An abridged version of it is also found on the Northumberland manuscript (which is shown later), the document that mainstream scholars seem to try to ignore, and which has the name of Francis Bacon on it along with the name William Shakespeare which is preceded twice by the word “your”. Several references to Shakespeare works are also listed on the document. Here again, the Friedmans, like many others, were quick to dismiss this extremely important document of the period despite the many connections between it and Francis Bacon.

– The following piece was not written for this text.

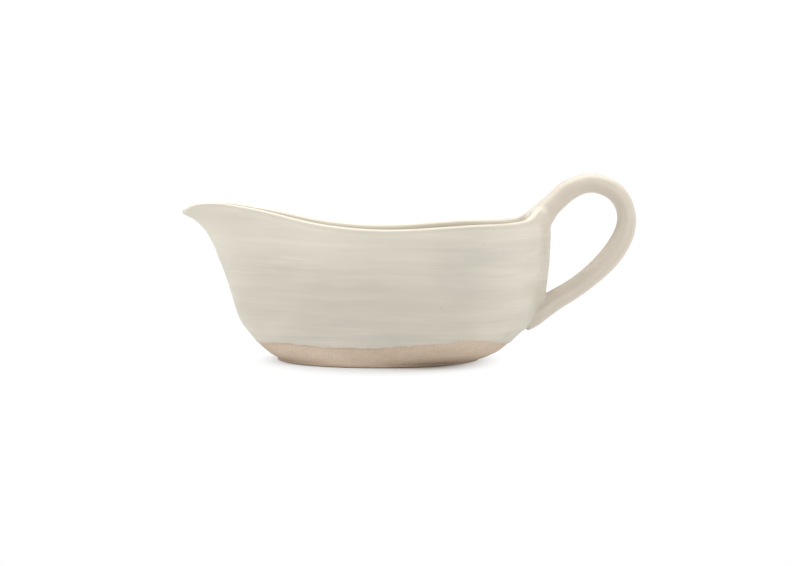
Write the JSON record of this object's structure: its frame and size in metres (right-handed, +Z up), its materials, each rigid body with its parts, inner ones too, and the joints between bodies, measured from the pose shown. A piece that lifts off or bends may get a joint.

Without acknowledging any of the important connections to Bacon and Shakespeare in it, they just say  “a scrivener linked the names (both pretty well known to Londoners) of Bacon and Shakespeare on a page of rough notes,…” Too many of those in positions of authority have taken the easy out of dismissing a highly interesting finding when what should be done is to examine it carefully in great detail to learn all we can about how it came to be. This has been a problem with much of the evidence touching on the Shakespeare authorship question.

The form of the long word in the MS is abbreviated as honorificabilitudini. Now, neither Bacon nor Shakespeare invented this word. It’s been around in one form or another since at least 1187, though it seems that either Bacon or Shakespeare was the first to use it in the Elizabethan period. There were a few Baconian researchers that early on had a fascination with anagrams and would try making various phrases out of the word’s letters, the most infamous being:  Hi ludi F. Baconis nati tuiti orbi” meaning “These plays, the offspring of F. Bacon, are preserved for the world.” But other researchers showed little or no interest in such an anagram and focused on the word’s other properties.